The Stings were on the go every day with Delcambre and Clark, both longtime friends and traveling companions, and interpreter Rogelio Rios, who just graduated from high school. His father is deaf-blind and he wanted to check things out to see if he could bring him here, Delcambre said.
"Ken's impression was it's really a good place for people who are deaf-blind to come because people are really friendly and helpful and there's so much to touch."
Although he's "kind of a shy guy," she said he's talking about giving a lecture on his Hawaii experience to a deaf-blind class in Seattle. He has a lot to tell.
The couple, married 19 years, danced to vibrations from speakers at the block party on Kalakaua Avenue. They fed the fish at the Byodo-In Temple, rang the bell and felt it ringing. They smelled flowers and touched the long needle as a woman made leis outside their hotel.
At Dole Plantation, they enjoyed a train tour and felt pineapples, which they had thought grew on trees.
They loved Iolani Palace, Delcambre said. "People there were so nice. They had a bunch of things to touch at the end," such as wood from the flooring, curtain fabric and a piece of crystal from the chandelier.
They went to the swap meet three times. "They really got into that, feeling everything and talking to people," Delcambre said.
Ken, signing with Delcambre, said he found two hula dancing dolls with batteries to take home that were "a bargain" for $14.
They felt a coconut at a stand, drank the milk with a straw and then ate fresh sliced coconut. "They really liked that," Delcambre said. "Especially Ken. He was going on and on about how they don't have that in Seattle."
They felt a lot of different fruits and vegetables at Chinatown, tasted sugar cane and touched live squirming catfish.

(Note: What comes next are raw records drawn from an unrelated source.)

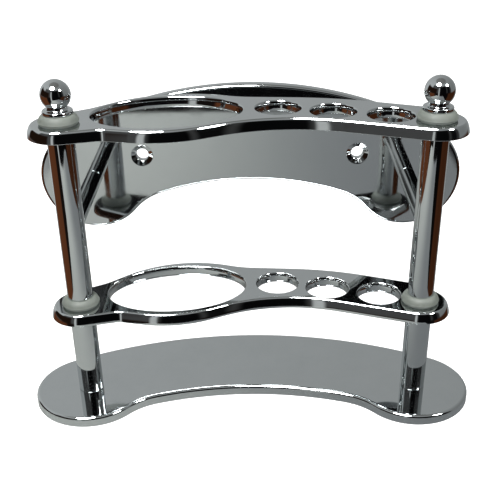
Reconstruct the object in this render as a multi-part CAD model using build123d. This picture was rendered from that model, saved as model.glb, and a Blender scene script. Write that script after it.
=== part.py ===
"""Two-tier stand for a shaving bowl, brush and razors, with a base plate and a wall plate.

Frame: millimetres, +Z up, the open front towards -Y and the wall plate at +Y.
The origin is the middle of the footprint, on the underside of the base plate.
Each piece is written as its own STEP file, named after the piece.
"""
import math
import os

from build123d import *

# ---------------------------------------------------------------- driving dimensions
POST_SPACING = 160.0          # between the axes of the two posts
HALF_SPAN = POST_SPACING / 2
PLATE_T = 5.0                 # base plate, wall plate and both shelves

# base plate and wall plate share one kidney outline
LOBE_R = 27.0                 # round ends, concentric with the posts or the wall arms
CROWN_R = 192.0               # long outer arc
HOLLOW_R = 150.0              # long inner arc
HOLLOW_APEX = -1.5            # the same line to the top of the inner arc
HOLLOW_BLEND_R = 30.0         # tighter bend at each end of the inner arc
PLATE_TOP_ROUND = 1.8         # polished outer edge
PLATE_BACK_ROUND = 0.5        # edge on the table or wall side

# heights above the underside of the base plate
BASE_TOP = PLATE_T
LOWER_SHELF_TOP = BASE_TOP + 47.8
UPPER_SHELF_TOP = BASE_TOP + 135.9
ARM_Z = BASE_TOP + 86.5
WALL_FACE_FROM_POSTS = 60.4   # post axes to the front face of the wall plate

# shelf
SHELF_ROUND = 1.5             # edge rounding, outside
OPENING_ROUND = 1.2           # edge rounding in the openings
SHELF_LOBE_R = 14.0
OVAL_AT = (-35.4, 14.2)       # bowl opening, from the middle of the post line
OVAL_HALF = (33.0, 21.5)
OVAL_TURN = 8.7               # degrees
CUP_HOLES = ((13.3, 18.4), (37.3, 13.3), (61.6, 7.0))
CUP_HOLE_R = 9.9

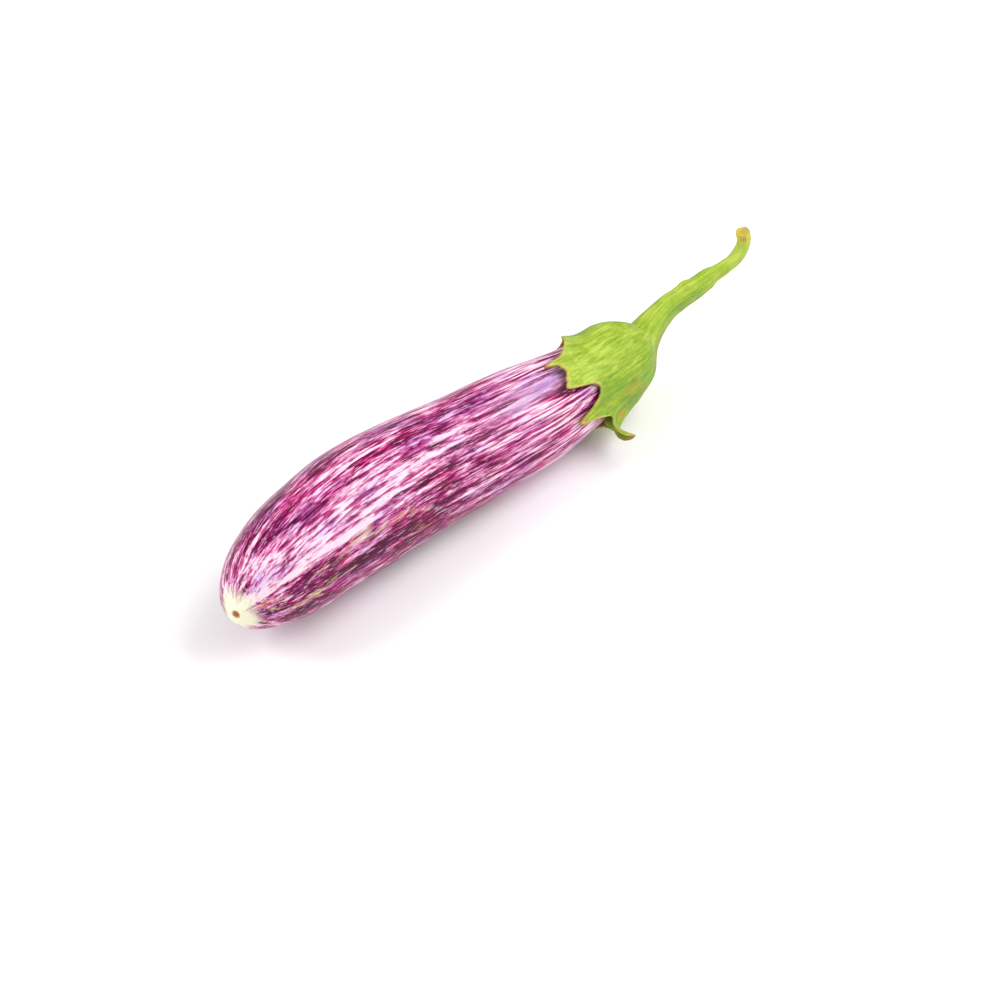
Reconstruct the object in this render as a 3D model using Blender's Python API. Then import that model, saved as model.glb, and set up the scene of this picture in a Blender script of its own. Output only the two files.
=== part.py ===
"""A striped eggplant lying on its side, with its green calyx and the cut stem that it hung from.

Metres, +Z up. The fruit lies along X with its blossom end at -X and its stem at +X. The origin
is the middle of the small flat spot under the belly that it rests on.

Angles round the fruit are in degrees: 0 is the +Y side, 90 the top, 180 the -Y side, 270 below.
"""
import bisect
import math

import bmesh
import bpy
from mathutils import Vector

# The fruit's length: the blossom pole and the stem pole along X
BLOSSOM_X = -0.1040
STEM_X = 0.1053

# The radius of the body at stations along X, before its two ends are rounded off
BODY_STATIONS = (BLOSSOM_X, -0.067, -0.036, 0.005, 0.045, 0.080, STEM_X)
BODY_RADII = (0.0212, 0.0211, 0.0230, 0.0215, 0.0198, 0.0153, 0.0147)
BLOSSOM_ROUND = 0.0462    # length of the long rounded blossom end
STEM_ROUND = 0.0190       # length of the blunt rounded stem end

# The middle line: a long upward bow, a sideways bend towards the blossom, a turn at the stem
AXIS_HEIGHT = 0.0206
AXIS_SLOPE = -0.039
AXIS_BOW_RADIUS = 1.2
BEND_START_X = -0.0044
BEND_Y = -0.0218
BEND_Z = -0.0031
TURN_START_X = 0.045
TURN_END_X = 0.113
TURN_Y = 0.0032
TURN_Z = 0.0021

# The skin's slight unevenness: a rounded five-sided section that grows stronger at the stem
FLUTES = 5
FLUTE_TURN = 56.0
FLUTE_AT_STEM = 0.00035
FLUTE_AT_BLOSSOM = 0.00010
SCAR_DEPTH = 0.0006       # the blossom scar is a shallow dent at the pole

# The stem's middle line from the stem pole to the cut, and its radius along its length
STEM_LINE = (
    (0.1053, 0.0026, 0.0228), (0.1118, 0.0045, 0.0259), (0.1223, 0.0065, 0.0289),
    (0.1299, 0.0071, 0.0298), (0.1370, 0.0075, 0.0303), (0.1458, 0.0080, 0.0316),
    (0.1540, 0.0080, 0.0323), (0.1612, 0.0080, 0.0336), (0.1653, 0.0080, 0.0368),
    (0.1665, 0.0080, 0.0408), (0.1655, 0.0080, 0.0451),
)
STEM_STATIONS = (0.0, 0.009, 0.018, 0.032, 0.037, 0.042, 0.048, 0.060, 0.074)
STEM_RADII = (0.0075, 0.0060, 0.0049, 0.0044, 0.0044, 0.0040, 0.0030, 0.0027, 0.0028)
STEM_RIDGES = 5
STEM_RIDGE_HEIGHT = 0.00018
CUT_HOLLOW = 0.0004       # the dried cut sinks a little in its middle

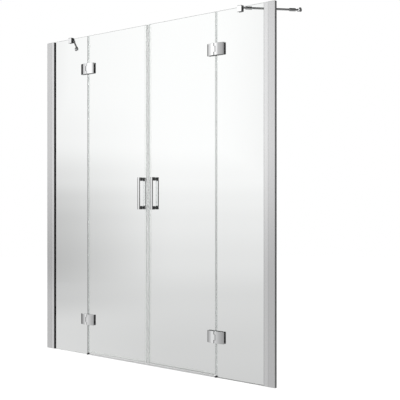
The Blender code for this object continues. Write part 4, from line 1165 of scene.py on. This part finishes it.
for half, words, body in HALVES:
    fit_hinges(hinge_plate(half), f"hinge_{words}_plate", chrome, body,
               f"hinge_{words}_plate_LEVEL_{{side}}")
    fit_hinges(hinge_screws(half), f"hinge_{words}_screws", steel, body)
    fit_hinges(hinge_pad(half, -1), f"hinge_{words}_outer_pad", upright_vinyl, body)
    fit_hinges(hinge_pad(half, 1), f"hinge_{words}_inner_pad", upright_vinyl, body)

# %% [markdown]
# The pin is a steel bar with domed ends, a hair below the ends of the knuckles. White nylon
# washers keep chrome from turning on chrome.

# %% Pins and washers
PIN_SETBACK = 0.0008
PIN_ROUND = 0.0006
WASHER_SETBACK = 0.0006
WASHER_BORE = PIN_RADIUS + 2 * SHADOW_GAP
pin = pin_bar("pin", PIN_RADIUS, PIN_SETBACK - HINGE_HALF, HINGE_HALF - PIN_SETBACK)
fit_hinges(soften(pin, PIN_ROUND), "hinge_pin", steel, "frame", "hinge_pin_LEVEL_{side}")

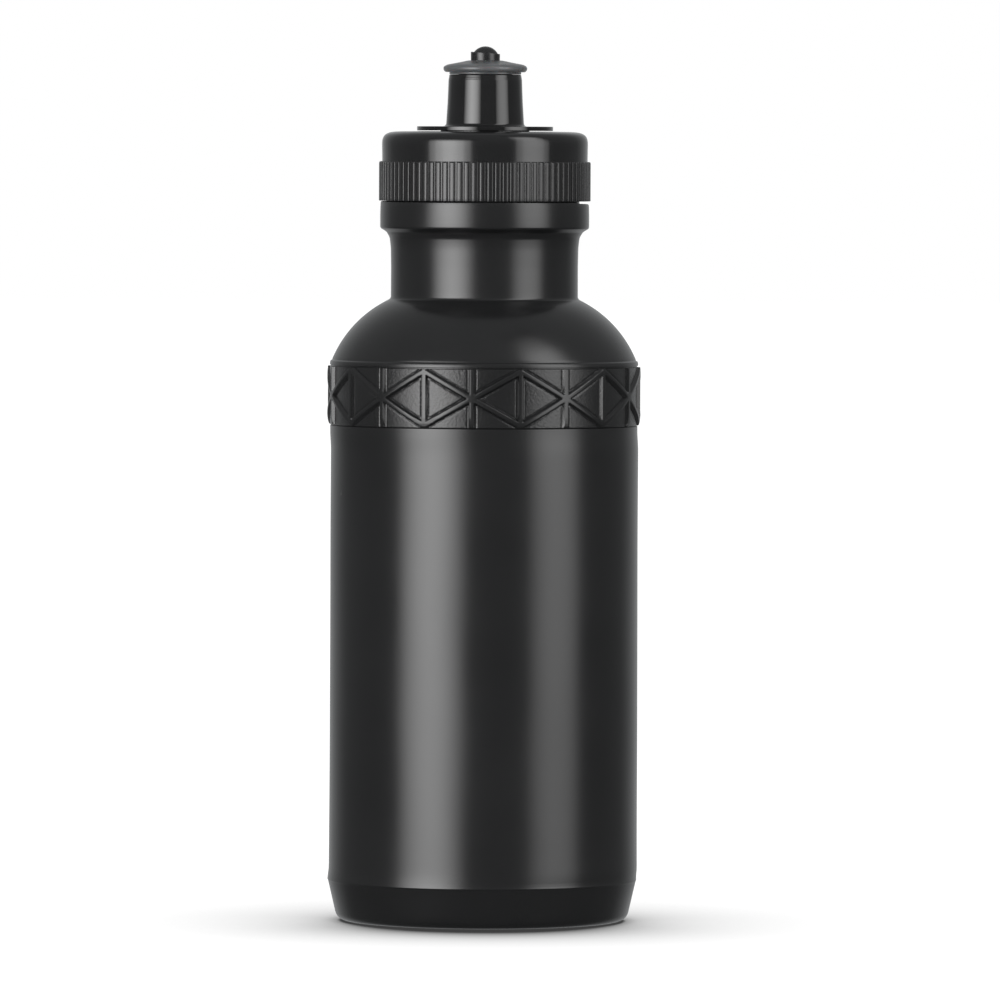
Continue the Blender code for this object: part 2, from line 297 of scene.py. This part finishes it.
def moulded(name, low, high, rough, rough_more, scuff, grain=0.0, coarse=0.0, wave=0.0, ior=1.5):
    """Moulded plastic: cloudy tone, uneven gloss, hairline scuffs and a fine skin."""
    n = Nodes(name)
    cloud = n.noise(45.0, 3.0)
    fine = n.noise(900.0, 3.0)
    n.colour(low, high, n.ranged(cloud, 0.0, 1.0))
    streak = n.noise(1.0, 2.0, (2200.0, 2200.0, 90.0))
    patch = n.noise(30.0, 2.0)
    roughness = n.math("ADD", n.ranged(cloud, rough, rough + rough_more), n.math("MULTIPLY", n.ranged(streak, 0.0, 1.0, 0.56, 0.75), n.ranged(patch, 0.0, scuff, 0.45, 0.7)))
    normal = None
    if wave:
        normal = n.bump(n.noise(60.0, 1.0, (1, 1, 0.6)), wave)
    normal = n.bump(fine, 0.0000022, normal)
    if grain:
        mask = n.add("ShaderNodeAttribute")
        mask.attribute_name = "grain"
        rough_skin = n.math("MULTIPLY", n.noise(2000.0, 2.5, (1, 1, 1.2), 0.6), mask.outputs["Fac"])
        normal = n.bump(rough_skin, grain, normal)
        roughness = n.math("ADD", roughness, n.math("MULTIPLY", mask.outputs["Fac"], coarse))
    n.link(roughness, n.shader.inputs["Roughness"])
    n.link(normal, n.shader.inputs["Normal"])
    n.set(IOR=ior)
    return n.mat


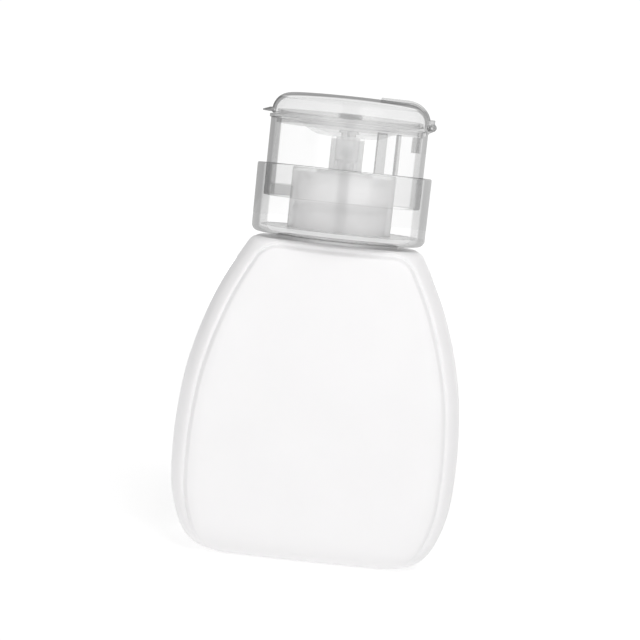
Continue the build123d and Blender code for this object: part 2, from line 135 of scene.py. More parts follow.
# Floor: its grey, its glow to the eye near the flask and far from it, and its glow as a lamp
FLOOR_HALF_WIDTH = 3.0
FLOOR_DROP = 0.02 * MM
FLOOR_GREY = 0.50
FLOOR_GLOW = 0.62
FLOOR_FAR_GLOW = 0.90
FLOOR_FAR = (0.5, 1.8)
FLOOR_BOUNCE = 0.50

# Screw thread of the 28 mm closure kind, 6 turns to the inch. The taper is an angle at either
# end, and the shares are of the ridge's width: at its ends, and half its crest
THREAD_PITCH = 4.233 * MM
THREAD_TURNS = 1.5
NECK_THREAD_HEIGHT = 1.15 * MM
THREAD_TOP_GAP = 2.6 * MM
CLOSURE_BORE_RADIUS = 14.1 * MM
CLOSURE_THREAD_HEIGHT = 1.05 * MM
THREAD_WIDTH = 1.5 * MM
THREAD_ROOT = 0.2 * MM
THREAD_TAPER = 0.5
THREAD_TIP_SHARE = 0.35
THREAD_CREST_SHARE = 0.22
THREAD_STEPS = 96

# Return spring in the pump cylinder. The coils open between two counts of turns from either end,
# and the wire's ends are domed over a few steps
SPRING_RADIUS = 4.6 * MM
SPRING_LOW = 71.0 * MM
SPRING_HIGH = 91.7 * MM
WIRE_RADIUS = 0.4 * MM
SPRING_COILS = 8
CLOSED_COIL_PITCH = 2.08 * WIRE_RADIUS
COIL_OPENING = (0.6, 1.4)
DOME_STEPS = 3
DOME_START = 0.35
COIL_STEPS = 44
WIRE_STEPS = 14

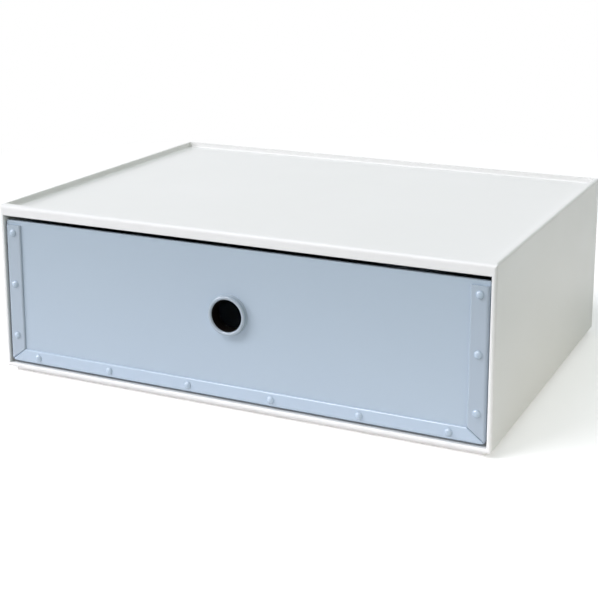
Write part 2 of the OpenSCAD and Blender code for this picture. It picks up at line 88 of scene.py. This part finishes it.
def moulded_plastic(name, light, dark, gloss, grain_mm, grain_depth_mm, sink_mm=0.0, shine=0.5):
    """Injection-moulded plastic: two close tints that drift over the piece as they do round a gate,
    a sheen that wanders slightly, the fine grain of the mould steel and the sink of thick walls.
    gloss is the lowest and highest roughness, and shine how strongly the surface mirrors.
    The grain has a spacing and a depth, the sink a depth alone."""
    mat = bpy.data.materials.new(name)
    mat.use_nodes = True
    tree = mat.node_tree
    tree.nodes.clear()
    place = add(tree, "ShaderNodeTexCoord").outputs["Object"]
    drift = add(tree, "ShaderNodeTexNoise", {"Vector": place}, in_Scale=1 / DRIFT_SPACING,
                in_Detail=2.0, in_Roughness=0.45)
    tint = add(tree, "ShaderNodeMix", {"Factor": drift.outputs["Fac"]}, data_type="RGBA")
    tint.inputs["A"].default_value = srgb(dark)
    tint.inputs["B"].default_value = srgb(light)
    haze = add(tree, "ShaderNodeTexNoise", {"Vector": place}, in_Scale=1 / HAZE_SPACING,
               in_Detail=3.0)
    rough = add(tree, "ShaderNodeMapRange", {"Value": haze.outputs["Fac"]}, in_From_Min=HAZE_LOW,
                in_From_Max=HAZE_HIGH, in_To_Min=gloss[0], in_To_Max=gloss[1])
    grain = add(tree, "ShaderNodeTexNoise", {"Vector": place}, in_Scale=1 / (grain_mm * MM),
                in_Detail=2.0, in_Roughness=0.6)
    # Long, shallow waves: the slight sink and flow that bend a reflection in a moulded wall
    wave = add(tree, "ShaderNodeTexNoise", {"Vector": place}, in_Scale=1 / SINK_SPACING,
               in_Detail=0.0)
    sink = add(tree, "ShaderNodeBump", {"Height": wave.outputs["Fac"]}, in_Strength=1.0,
               in_Distance=sink_mm * MM)
    relief = add(tree, "ShaderNodeBump",
                 {"Height": grain.outputs["Fac"], "Normal": sink.outputs["Normal"]},
                 in_Strength=1.0, in_Distance=grain_depth_mm * MM)
    shader = add(tree, "ShaderNodeBsdfPrincipled",
                 {"Base Color": tint.outputs["Result"], "Roughness": rough.outputs["Result"],
                  "Normal": relief.outputs["Normal"]},
                 in_IOR=PLASTIC_IOR, in_Specular_IOR_Level=shine)
    add(tree, "ShaderNodeOutputMaterial", {"Surface": shader.outputs["BSDF"]})
    return mat


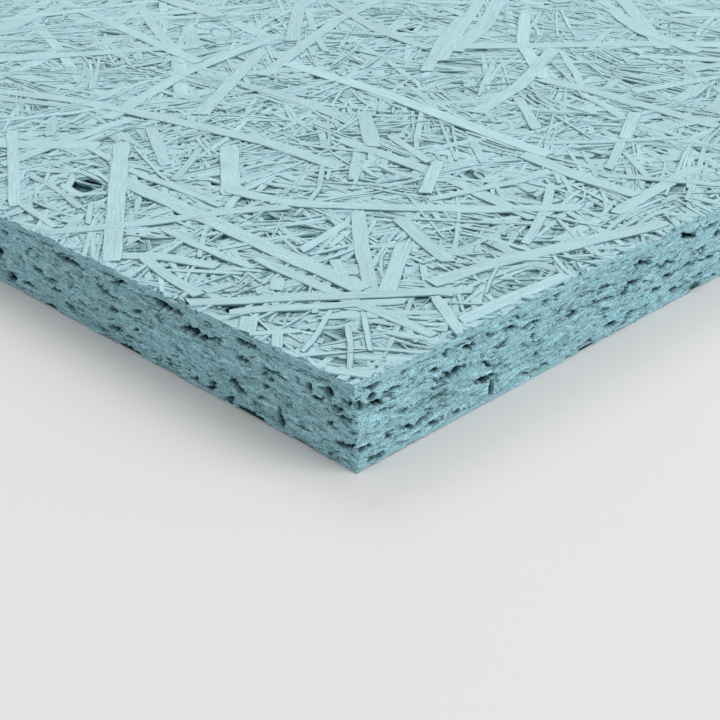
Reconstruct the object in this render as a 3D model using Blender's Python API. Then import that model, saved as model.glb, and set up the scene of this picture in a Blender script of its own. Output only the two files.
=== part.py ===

They thought the Polynesian Cultural Center "was really fun," Delcambre said. "The people there were really wonderful."
The most exciting part, she said, was the Samoan exhibit where one of the men did a special demonstration allowing Ken to feel him hopping up a tree with a strap around his feet.
The couple also was intrigued with how bananas grow in a bunch on a tree, she said.
A woman demonstrating weaving showed Annie what she was doing and gave her a woven hat and the couple learned how to weave a fish in the Tonga area.
Among other memories they're taking home:
They went to a noodle house and were sitting at the counter when birds flew in, Delcambre said. "It was like a different thing for us."
They sat on their hotel balcony during a rain thinking the whole day was ruined and then, unlike rain in Seattle, it stopped.
They managed to get to the beach between excursions, Delcambre said. "Ken kept saying, 'Is Jaws here?' "
Turtles swam up while they were having a picnic lunch at a beach near Sea Life Park, she said. "Annie was very thrilled with that."
The couple had a surprise birthday party Tuesday night for Clark with a passion fruit, guava and pineapple "rainbow cake" Ken ordered at a bakery that morning, Delcambre said. The couple gave her a little Hawaiian pineapple-shaped container they had purchased at Dole Plantation.
Their "trip of a lifetime" ended with a luau Wednesday night.